Piazzato davanti a quello schermo che pompa immagini in bianco e nero, la camicia irritualmente arrotolata fin sui gomiti, Angelo Moratti sfrega un sogno. Gli occhi luccicano parecchio, a contemplare lo sfrigolio di una cometa appena apparsa nei cieli calcistici e destinata a lasciare una scia profonda dietro di sé. In Svezia, nel 1958, si sta stiracchiando il mito di Edson Arantes do Nascimento. D’un tratto la gente accalcata nei bar italici molto più che nel glorioso salotto morattiano, s’accorge che c’è calcio – ed è luminescente – anche oltre i confini nazionali. Che poi, noi, a quei mondiali lì non ci partecipiamo neanche. Forse meglio così, a conti fatti. Chi vorrebbe trovarselo davanti un indemoniato Pelé diciottenne?
Le pupille di mezza Europa si dilatano. I consigli direttivi sbracano, letteralmente, sparando cifre mostruose per l’epoca. Moratti però è il più svelto di tutti. Beffa la concorrenza con cinica disinvoltura, alzando la cornetta e digitando il numero degli uffici del Santos, detentore del succulento cartellino. È una telefonata cortese e pragmatica, che esita in un fecondo scambio di documentazione. Pelé firma per l'Inter ed è pronto a trasferirsi a Milano, per indossare il nerazzurro.
Un sogno appannato che diventa improvvisamente lucido. Troppo irreale per essere vero: quando tutto sembra fatto i tifosi del Santos, sobillati dalla notizia diffusa copiosamente, si riversano sotto la sede del club, reclamando la testa del presidente. Nell’intero stato di San Paolo scoppia una protesta inizialmente effervescente, dunque terrificante. La dirigenza bianconera viene additata e minacciata da una selva di persone inferocite. Alzano il telefono dal Brasile: “Ci scusi tanto signor Moratti, ma qua se vendiamo Pelé ci ammazzano”. Il patron della Beneamata comprende, anche se deglutisce amaro. Sfuma così quello che, con ogni probabilità, poteva essere il più incredibile colpo di mercato della storia interista.

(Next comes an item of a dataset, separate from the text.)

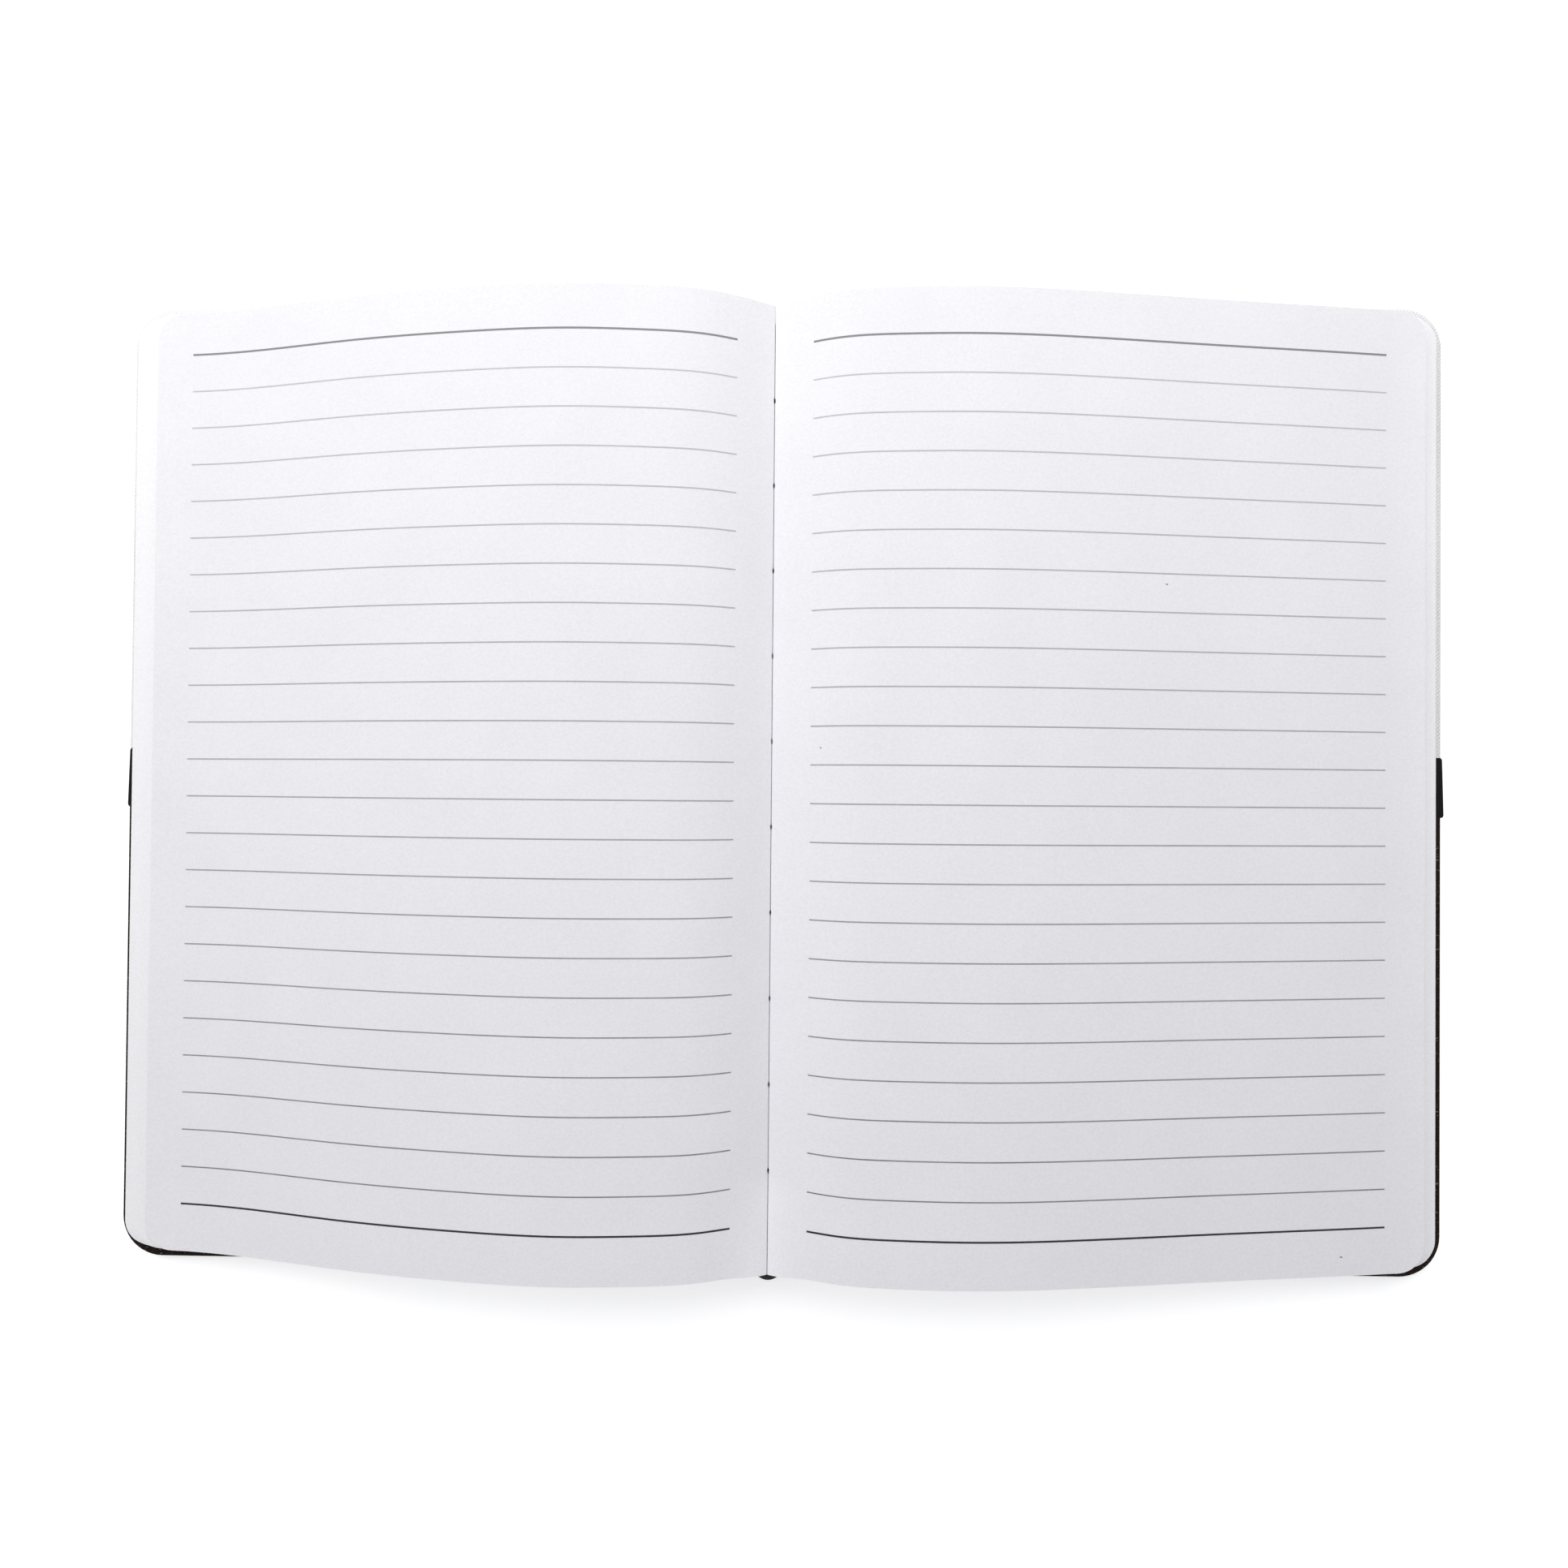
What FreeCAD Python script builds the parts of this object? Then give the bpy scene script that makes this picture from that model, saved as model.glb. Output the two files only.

Eppure, il flirt tra Pelé e Milano non si è dissolto. Fluttua ancora in sottofondo, in attesa di indovinare il tempismo giusto per consumarsi. Una seconda occasione si affaccia negli anni Sessanta, stavolta sull’altra sponda calcistica cittadina. Il Milan è in cerca di un attaccante ed il nome dell’asso brasiliano – per sua stessa ammissione, molti anni più tardi – finisce presto in cima al mucchio. È una trattativa veloce, ma fragile. Il contendente è Amarildo, il tizio che l’ha sostituito ai mondiali cileni del ’62, stizzendosi non poco: “Non sono la riserva di Pelé, io sono Amarildo”. Il neo presidente rossonero, Felice Riva, se ne è invaghito: ha segnato, del resto, 136 reti in 231 apparizioni con il Botafogo.
Pelé però, calcisticamente inarrivabile all’esplosiva età di ventitré anni, è sinceramente tutt’altra cosa. Se ne discute per un po’, ma alla fine la trattativa avvizzisce: più facile arrivare ad Amarildo che, come in nazionale, diventa il rimpiazzo di O Rey.
Così il più grande dieci della storia calcistica brasiliana – e
probabilmente di quella mondiale – diventa il maggiore dei milanesi mancati. Lasciando per sempre il dubbio, magnifico e malinconico al contempo, tipico delle cose che potevano essere e non sono mai state.